19. The plaintiff relies on the terms of clause 9.2(ii) of the partnership agreement which is set out at para. 14 above.
20. The plaintiff submits that the defendant is estopped from denying his liability under the guarantee having had the Guarantor's Acceptance signed by his duly authorised attorney and thus permitted the plaintiff to reschedule the loan and thereby benefited from such rescheduling.
The Test to be Applied
21. The Court must decide whether the defendant has established that he has a fair or reasonable probability of having a real or bona fide defence to the plaintiff's claim. I refer to the Supreme Court decision of Aer Rianta c.p.t. v. Ryanair Ltd [2001] 4 IR 607.
22. In this case, the defence put forward is essentially a matter of construction of the guarantee, the Facility Letters, the documentation appended to them and the power of attorney set out in the partnership agreement. The Court is entitled to resolve these matters on the hearing of a motion for summary judgment rather than remitting the action to plenary hearing. As was stated by Clarke J. (as he then was) in McGrath v. O'Driscoll & Ors [2007] 1 ILRM 203, at p. 210:-
"So far as questions of law or construction are concerned the court can, on a motion for summary judgment, resolve such questions (including, where appropriate, questions of the construction of documents), but should only do so where the issues which arise are relatively straightforward and where there is no real risk of an injustice being done by determining those questions within the somewhat limited framework of a motion for summary judgment…"
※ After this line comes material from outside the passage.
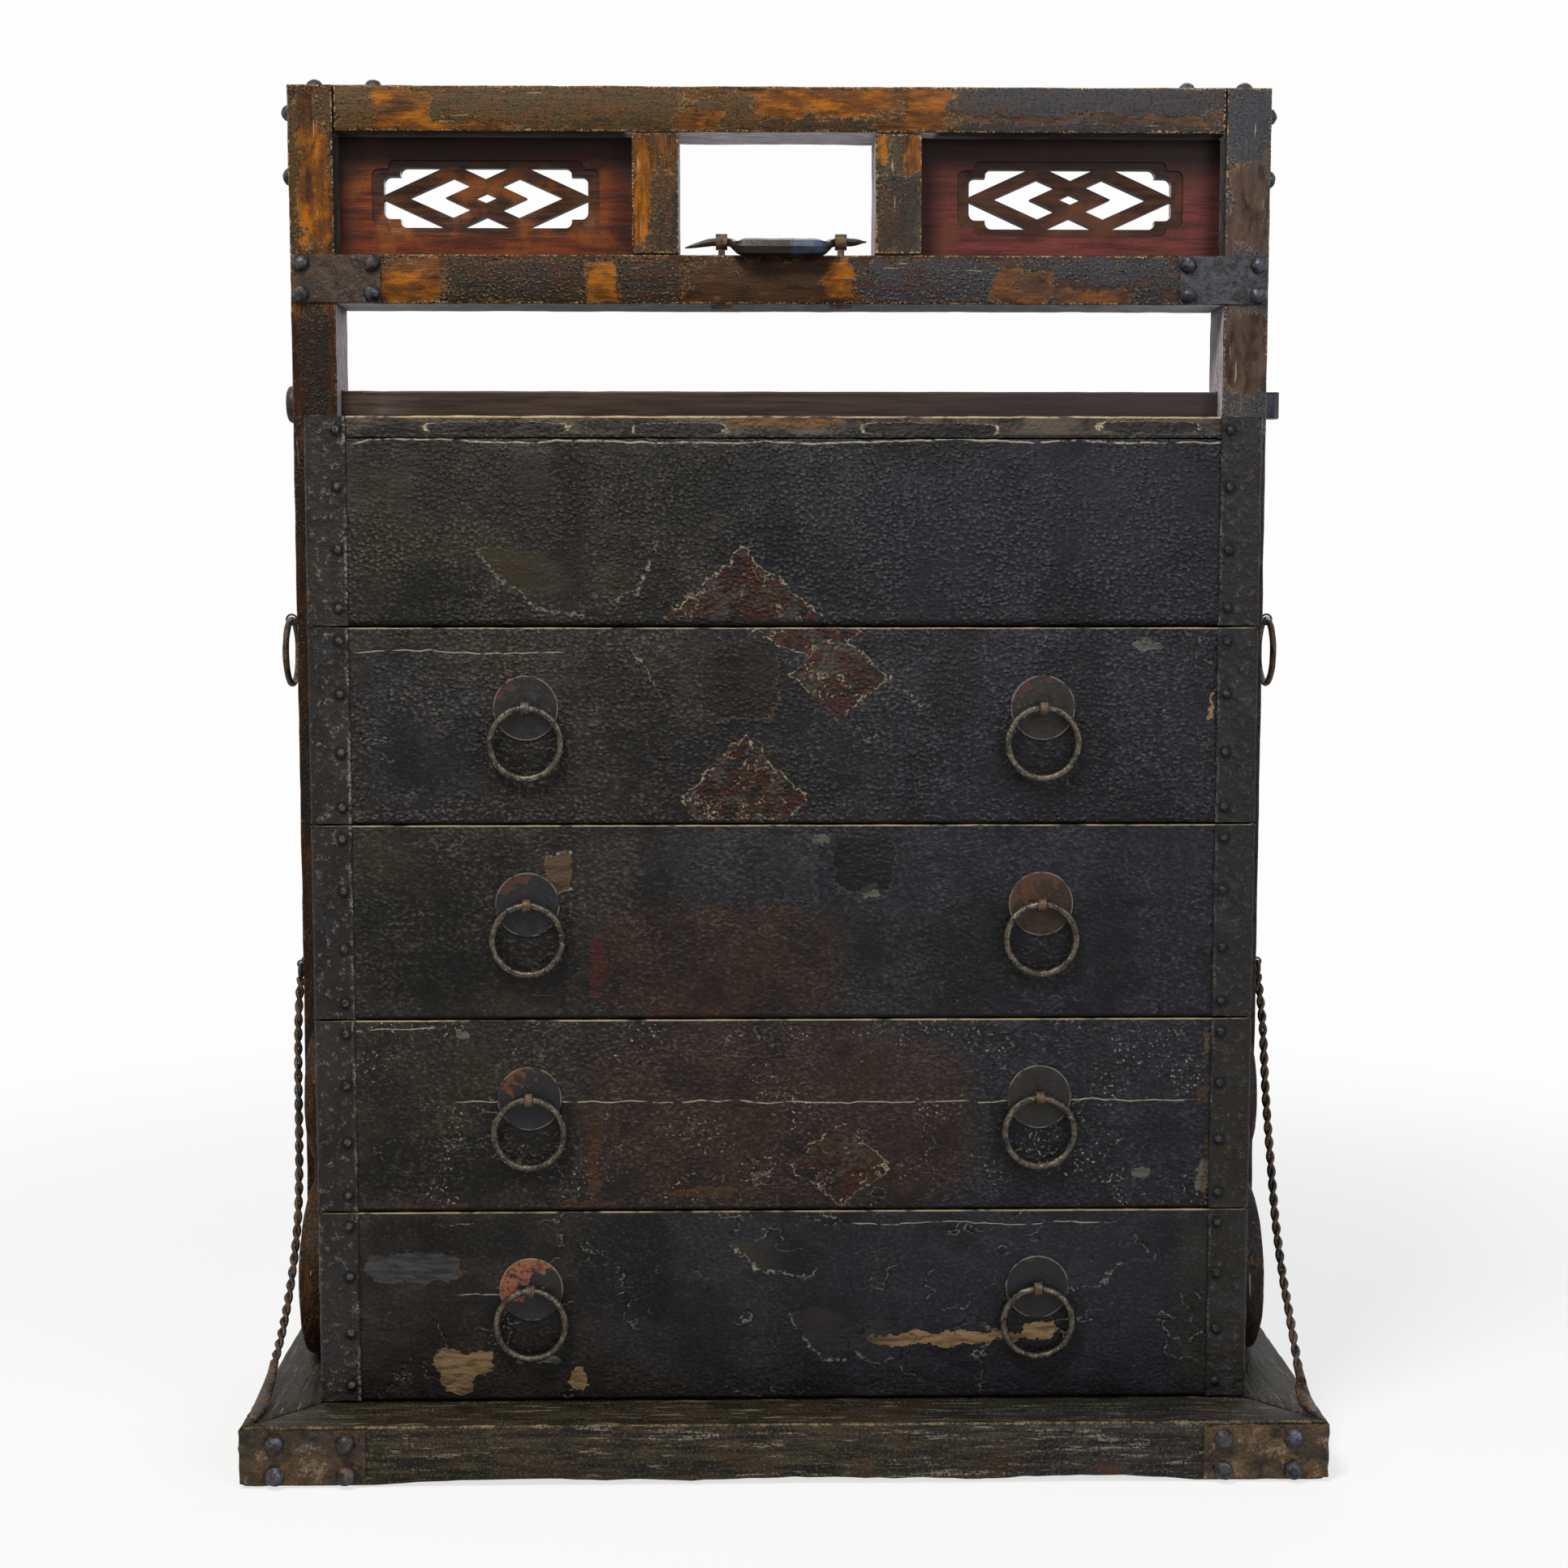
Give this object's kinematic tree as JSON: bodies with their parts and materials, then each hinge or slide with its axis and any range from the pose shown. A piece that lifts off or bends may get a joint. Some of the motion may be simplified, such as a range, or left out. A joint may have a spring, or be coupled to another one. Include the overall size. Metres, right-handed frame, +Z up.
{
  "type": "stacked tray carrier",
  "caption": "Lacquered wooden carrier with a fretwork yoke, a stack of trays under a deep lid, a locking bar and iron rings.",
  "frame": {"origin": "middle of the base on the floor", "axes": "+Z up, X along the width with +X to the right seen from the front, +Y from the front to the back"},
  "size_m": [1.068, 0.618, 1.3885],
  "materials": {
    "box_lacquer": "aged black lacquer over wood",
    "strip_iron": "thin iron strip, lacquered over and worn",
    "frame_lacquer": "worn lacquer over orange-brown wood",
    "base_lacquer": "worn dark olive lacquer over wood",
    "panel_lacquer": "worn dark red lacquer over wood",
    "bare_wood": "bare aged wood",
    "bar_wood": "dark oiled wood",
    "wrought_iron": "forged iron with old rust"
  },
  "bodies": {
    "frame": {"base_front_rail": "base_lacquer", "base_rear_rail": "base_lacquer", "base_left_rail": "base_lacquer", "base_right_rail": "base_lacquer", "base_corner_straps": "wrought_iron", "base_nails": "wrought_iron", "top_corner_straps": "wrought_iron", "joint_plates": "wrought_iron", "frame_nails": "wrought_iron", "stay_eyes": "wrought_iron", "side_ring_eyes": "wrought_iron", "bail_eyes": "wrought_iron", "top_rail": "frame_lacquer", "lower_rail": "frame_lacquer", "upright_left": "frame_lacquer", "strut_left": "frame_lacquer", "panel_left": "panel_lacquer", "spandrel_left_front": "frame_lacquer", "stay_left_front": "wrought_iron", "spandrel_left_rear": "frame_lacquer", "stay_left_rear": "wrought_iron", "upright_right": "frame_lacquer", "strut_right": "frame_lacquer", "panel_right": "panel_lacquer", "spandrel_right_front": "frame_lacquer", "stay_right_front": "wrought_iron", "spandrel_right_rear": "frame_lacquer", "stay_right_rear": "wrought_iron"},
    "bail": {"bail_handle": "wrought_iron"},
    "bar": {"locking_bar": "bar_wood"},
    "lid": {"lid_top": "box_lacquer", "lid_walls": "box_lacquer", "lid_corner_strips": "strip_iron"},
    "side_ring_left_body": {"side_ring_left": "wrought_iron"},
    "side_ring_right_body": {"side_ring_right": "wrought_iron"},
    "tray_1": {"tray_1_walls": "box_lacquer", "tray_1_floor": "bare_wood", "tray_1_corner_strips": "strip_iron", "tray_1_ring_mounts": "wrought_iron"},
    "tray_1_ring_left_body": {"tray_1_ring_left": "wrought_iron"},
    "tray_1_ring_right_body": {"tray_1_ring_right": "wrought_iron"},
    "tray_2": {"tray_2_walls": "box_lacquer", "tray_2_floor": "bare_wood", "tray_2_corner_strips": "strip_iron", "tray_2_ring_mounts": "wrought_iron"},
    "tray_2_ring_left_body": {"tray_2_ring_left": "wrought_iron"},
    "tray_2_ring_right_body": {"tray_2_ring_right": "wrought_iron"},
    "tray_3": {"tray_3_walls": "box_lacquer", "tray_3_floor": "bare_wood", "tray_3_corner_strips": "strip_iron", "tray_3_ring_mounts": "wrought_iron"},
    "tray_3_ring_left_body": {"tray_3_ring_left": "wrought_iron"},
    "tray_3_ring_right_body": {"tray_3_ring_right": "wrought_iron"},
    "tray_4": {"tray_4_walls": "box_lacquer", "tray_4_floor": "bare_wood", "tray_4_corner_strips": "strip_iron", "tray_4_ring_mounts": "wrought_iron"},
    "tray_4_ring_left_body": {"tray_4_ring_left": "wrought_iron"},
    "tray_4_ring_right_body": {"tray_4_ring_right": "wrought_iron"}
  },
  "joints": [
    {"name": "tray_4_slide", "type": "slide", "parent": "frame", "child": "tray_4", "axis": [0, -1, 0], "range_m": [0, 0.28]},
    {"name": "tray_3_slide", "type": "slide", "parent": "tray_4", "child": "tray_3", "axis": [0, -1, 0], "range_m": [0, 0.28]},
    {"name": "tray_2_slide", "type": "slide", "parent": "tray_3", "child": "tray_2", "axis": [0, -1, 0], "range_m": [0, 0.28]},
    {"name": "tray_1_slide", "type": "slide", "parent": "tray_2", "child": "tray_1", "axis": [0, -1, 0], "range_m": [0, 0.28]},
    {"name": "lid_slide", "type": "slide", "parent": "tray_1", "child": "lid", "axis": [0, -1, 0], "range_m": [0, 0.28]},
    {"name": "locking_bar_slide", "type": "slide", "parent": "frame", "child": "bar", "axis": [-1, 0, 0], "range_m": [0, 0.98]},
    {"name": "bail_hinge", "type": "hinge", "parent": "frame", "child": "bail", "pos_m": [0, -0.026, 1.2219], "axis": [-1, 0, 0], "range_deg": [0, 190]},
    {"name": "side_ring_left_hinge", "type": "hinge", "parent": "frame", "child": "side_ring_left_body", "pos_m": [-0.52, 0, 0.83], "axis": [0, 1, 0], "range_deg": [0, 170]},
    {"name": "side_ring_right_hinge", "type": "hinge", "parent": "frame", "child": "side_ring_right_body", "pos_m": [0.52, 0, 0.83], "axis": [0, -1, 0], "range_deg": [0, 170]},
    {"name": "tray_1_ring_left_hinge", "type": "hinge", "parent": "tray_1", "child": "tray_1_ring_left_body", "pos_m": [-0.25, -0.243, 0.7482], "axis": [-1, 0, 0], "range_deg": [0, 175]},
    {"name": "tray_1_ring_right_hinge", "type": "hinge", "parent": "tray_1", "child": "tray_1_ring_right_body", "pos_m": [0.25, -0.243, 0.7482], "axis": [-1, 0, 0], "range_deg": [0, 175]},
    {"name": "tray_2_ring_left_hinge", "type": "hinge", "parent": "tray_2", "child": "tray_2_ring_left_body", "pos_m": [-0.25, -0.243, 0.5569], "axis": [-1, 0, 0], "range_deg": [0, 175]},
    {"name": "tray_2_ring_right_hinge", "type": "hinge", "parent": "tray_2", "child": "tray_2_ring_right_body", "pos_m": [0.25, -0.243, 0.5569], "axis": [-1, 0, 0], "range_deg": [0, 175]},
    {"name": "tray_3_ring_left_hinge", "type": "hinge", "parent": "tray_3", "child": "tray_3_ring_left_body", "pos_m": [-0.25, -0.243, 0.3656], "axis": [-1, 0, 0], "range_deg": [0, 175]},
    {"name": "tray_3_ring_right_hinge", "type": "hinge", "parent": "tray_3", "child": "tray_3_ring_right_body", "pos_m": [0.25, -0.243, 0.3656], "axis": [-1, 0, 0], "range_deg": [0, 175]},
    {"name": "tray_4_ring_left_hinge", "type": "hinge", "parent": "tray_4", "child": "tray_4_ring_left_body", "pos_m": [-0.25, -0.243, 0.1743], "axis": [-1, 0, 0], "range_deg": [0, 175]},
    {"name": "tray_4_ring_right_hinge", "type": "hinge", "parent": "tray_4", "child": "tray_4_ring_right_body", "pos_m": [0.25, -0.243, 0.1743], "axis": [-1, 0, 0], "range_deg": [0, 175]}
  ]
}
Decision 23. Counsel for the defendant, Mr. Patrick Leonard SC, is correct when he submits that there are certain differences between the facts in this action and those in National Asset Loan Management ltd v. Michael Ormonde notwithstanding that both actions arise from the same commercial transaction. In reaching my decision, I have had regard to such differences, in particular, the wording of the defendant's guarantee.
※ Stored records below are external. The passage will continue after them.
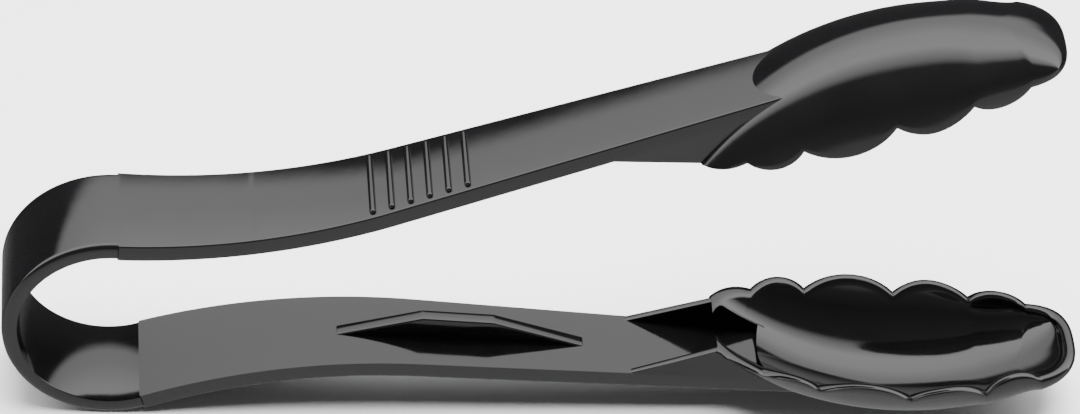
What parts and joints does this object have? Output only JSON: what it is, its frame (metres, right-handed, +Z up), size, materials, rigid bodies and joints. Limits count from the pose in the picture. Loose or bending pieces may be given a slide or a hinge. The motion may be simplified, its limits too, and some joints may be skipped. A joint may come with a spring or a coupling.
{
  "type": "kitchen tongs",
  "caption": "Spring loaded serving tongs: a springy U-shaped bow, two ribbed strap arms and two facing spoon jaws with scalloped rims, moulded in black plastic.",
  "frame": {"origin": "centre of the bounding box at the table the tongs stand on", "axes": "+Z up from the table, +X from the back of the bow to the spoon tips, +Y to the left of someone looking along +X"},
  "size_m": [0.2308, 0.0388, 0.1001],
  "materials": {
    "black_polycarbonate": "glossy moulded"
  },
  "bodies": {
    "lower_jaw": {"lower_arm": "black_polycarbonate", "lower_spoon": "black_polycarbonate", "lower_arm_fin": "black_polycarbonate", "lower_left_neck_flange": "black_polycarbonate", "lower_right_neck_flange": "black_polycarbonate", "lower_grip_rib_1": "black_polycarbonate", "lower_grip_rib_2": "black_polycarbonate", "lower_grip_rib_3": "black_polycarbonate", "lower_grip_rib_4": "black_polycarbonate", "lower_grip_rib_5": "black_polycarbonate", "lower_grip_rib_6": "black_polycarbonate"},
    "bow": {"spring_bow": "black_polycarbonate"},
    "upper_jaw": {"upper_arm": "black_polycarbonate", "upper_spoon": "black_polycarbonate", "upper_arm_fin": "black_polycarbonate", "upper_left_neck_flange": "black_polycarbonate", "upper_right_neck_flange": "black_polycarbonate", "upper_grip_rib_1": "black_polycarbonate", "upper_grip_rib_2": "black_polycarbonate", "upper_grip_rib_3": "black_polycarbonate", "upper_grip_rib_4": "black_polycarbonate", "upper_grip_rib_5": "black_polycarbonate", "upper_grip_rib_6": "black_polycarbonate"}
  },
  "joints": [
    {"name": "lower_flex", "type": "hinge", "parent": "lower_jaw", "child": "bow", "pos_m": [-0.10192, 0, 0.00683], "axis": [0, 1, 0], "range_deg": [0, 10.4], "stiffness_Nm_per_rad": 3.6, "springref_deg": -1.15, "deforming": ["spring_bow"]},
    {"name": "upper_flex", "type": "hinge", "parent": "bow", "child": "upper_jaw", "pos_m": [-0.10638, 0, 0.03511], "axis": [0, 1, 0], "range_deg": [0, 10.4], "stiffness_Nm_per_rad": 3.6, "springref_deg": -1.15, "deforming": ["spring_bow"]}
  ],
  "couplings": [
    {"joint": "upper_flex", "follows": "lower_flex", "ratio": 1}
  ]
}
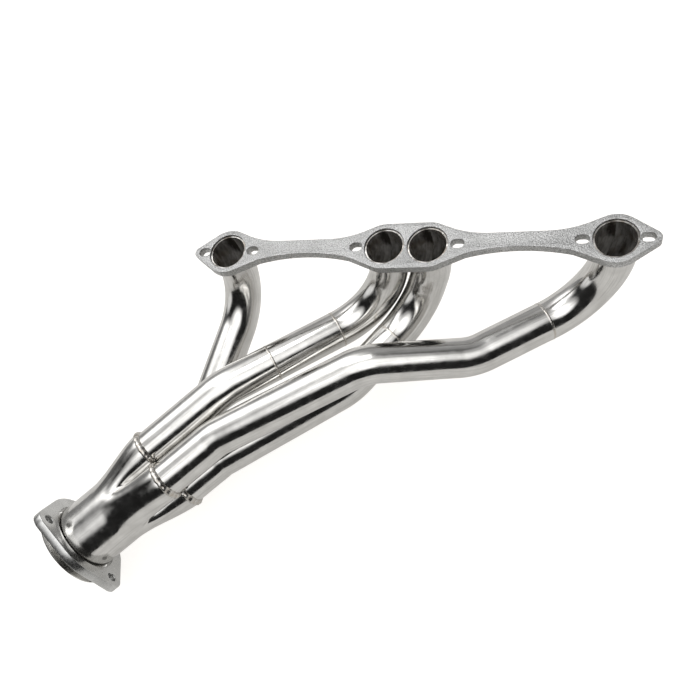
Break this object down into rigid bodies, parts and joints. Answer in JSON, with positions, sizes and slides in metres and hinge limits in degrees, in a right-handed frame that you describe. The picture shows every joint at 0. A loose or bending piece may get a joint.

24. The defendant specifically relies upon the wording of the guarantee which I set out at para. 5 above. It follows from this, according to the defendant, that the 2008 Facility Letter "replaced" the 2007 Facility Letter. Hence the reliance which the defendant places on the passage, quoted at para. 12 above, from Triodos Bank NV v. Dobbs .
25. It is accepted by the defendant that no additional monies were extended under the 2008 Facility Letter and that this Facility Letter extended the time for the repayments of the two standing facility "A" and "B", which were still outstanding and had not been repaid. In my view the 2008 Facility Letter did not "replace" the original loan under the 2007 Facility Letter. Thus I do not accept that the defendant can rely upon the decision in Triodos Bank NV v. Dobbs.
26. Though the guarantee defines the "Facility Letter" as being the 2007 Facility Letter, it is clear to me that other terms of the guarantee expressly cover the liability of the defendant. In particular I refer to clause 3.1 and clause 5.1.(b) and (d), which I have set out at para. 16 (ii) and (iii) above.
27. It is not disputed that the defendant agreed or assented to the change in the terms of the loan. I refer to Danske Bank A/S (t/a National Irish Bank) v McFadden [2010] IEHC 116, where Clarke J. (as he then was) stated:-
"6.1 The entitlement of a guarantor to be discharged as a result of a change in the underlying contract which is guaranteed derives from equity. In order to be able to place reliance on the discharge, the guarantor must himself do equity. In follows that a guarantor who agrees or assents to such a change will not be able to claim discharge. However, it does appear on all the authorities that knowledge alone of the change is insufficient…"
and "6.5 It would seem, therefore, that at the level of principle a guarantor will not be discharged where the guarantor actually agrees or assents to a change which might otherwise give rise to a discharge. In addition, a guarantor will not be discharged where that guarantor is an active participant in arranging the alteration concerned, albeit not in the capacity of guarantor but rather as a significant player in the entity that is the principal debtor…"
28. These passages clearly set out the legal implications for the defendant in agreeing and assenting to the changes in the loan as a result of the 2008 Facility Letter. The defendant is not discharged from the Guarantee.
29. Though it is not necessary to reach a conclusion for the purposes of this decision, I also do not accept the defendant's submission that Mr. Michael Ormonde did not have authority to sign the "Guarantor's Acceptance" on his behalf. It is clear to me that the wording of clause 9.2(ii) of the partnership agreement referred to above gave clear authority to Mr. Ormonde to sign the said document on the defendant's behalf. Mr. Ormonde was clearly authorised to execute contracts, documents and agreements in connection with the business of the Borrower. The 2008 Facility Letter and the appended Guarantor's Acceptance are clearly a "contract" for the purposes of clause 9.2(ii).
Conclusion
30. Having regard to the above and on the application of the relevant test, I am satisfied that this action should not be remitted to plenary hearing and that the plaintiff is entitled to judgment for the sum sought.